Food Safety Pallet Wars: Wood vs. Plastic

In the last few months, pallet industry leaders have been caught up in a brewing war over consumer safety, a war between plastic and wood.

An estimated 1.2 billion pallets are in use in the United States and for the 60 years since the pallet's formal debut, safety issues have been minimal. But in the last few months, pallet industry leaders have been caught up in a brewing war over consumer safety – a war between plastic and wood.

 

Both point to studies, or potential hazards caused by the rival plastic or wood.

Plastic pallet distributer intelligent Global Pooling Systems, or iGPS, threw a recent punch this January when the company released results of a multi-city survey that found E. coli, Listeria and Salmonella growing on wooden pallets.

"In New Orleans, Louisiana, 43 percent of the pallets came back positive with E. coli, Salmonella and Listeria," said Bob Moore, CEO and chairman of iGPS.
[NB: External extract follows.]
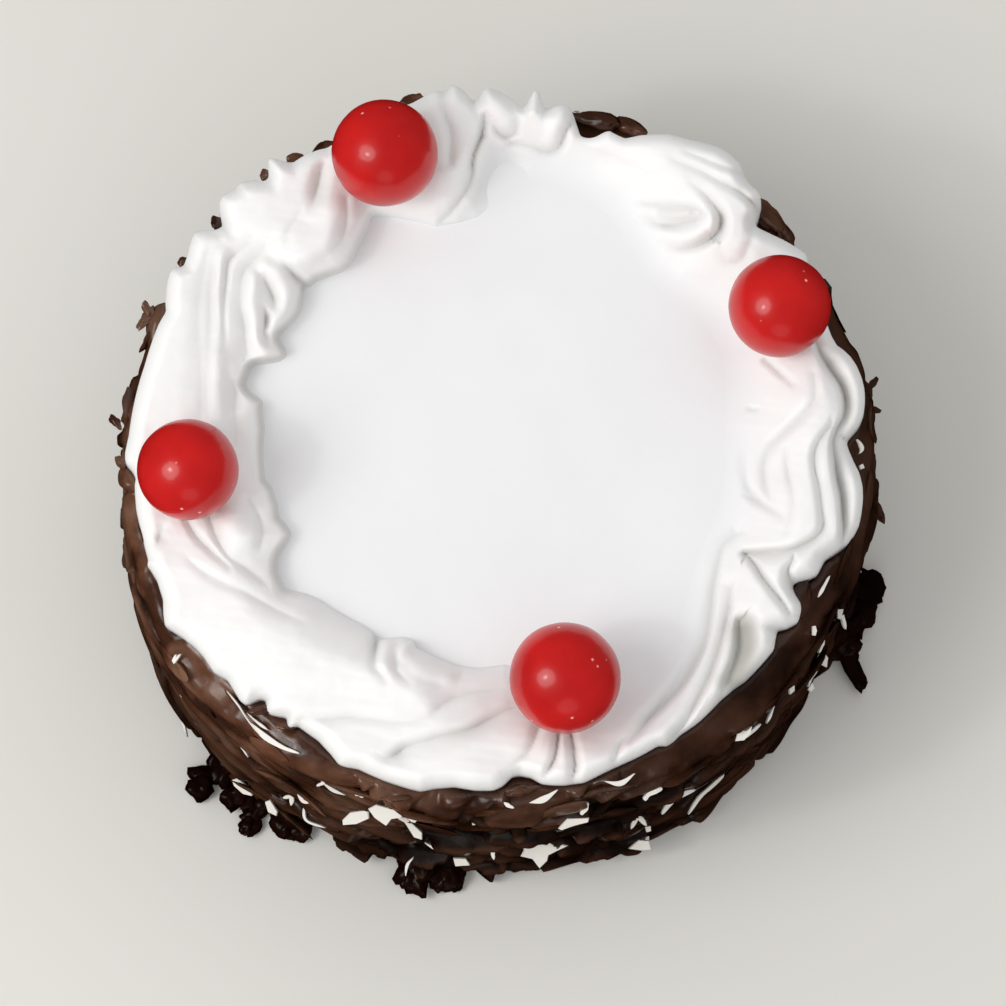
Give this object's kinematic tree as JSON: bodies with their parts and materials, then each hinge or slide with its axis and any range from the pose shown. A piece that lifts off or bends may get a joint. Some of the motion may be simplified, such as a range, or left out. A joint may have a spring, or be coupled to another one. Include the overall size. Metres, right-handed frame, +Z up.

The samples from 30 pallets in New Orleans were paid for by iGPS and sent to independent labs. Other cities in the iGPS-sponsored survey included Maine, Washington, D.C., Baltimore and Philadelphia.

 

Moore is arguing that the same contamination that his company found on wooden pallets in fish markets in New Orleans is less likely to show up on his plastic pallets.

 

But the president of the National Wooden Pallet & Container Association argues the iGPS testing doesn't say much about the wooden pallets versus plastic pallets debate, since the company didn't include samples from plastic pallets in its investigation.

 

"The question is, are these random pallets or are they specifically targeted pallets?" said Bruce Scholnick, president of the National Wooden Pallet & Container Association. "I could go out and find a [any] pallet that's been sitting outside for 6 months or a year that has waste on it, animal waste and I could send it to a lab," he said.

 

Trevor Suslow, a research specialist in food safety at the University of California, Davis, said he's not surprised by the high-stakes back and forth between the plastic and wooden pallet industry. "It's a big market. No wonder they fight about it," Suslow said.

 

However, as the worries for contaminating produce go, Suslow said pallets have worked well enough that they do not cause a great deal of worry. "In the hierarchy of things to worry about, it's not on the top of the list, because the product is not loaded directly on the pallet," Suslow said.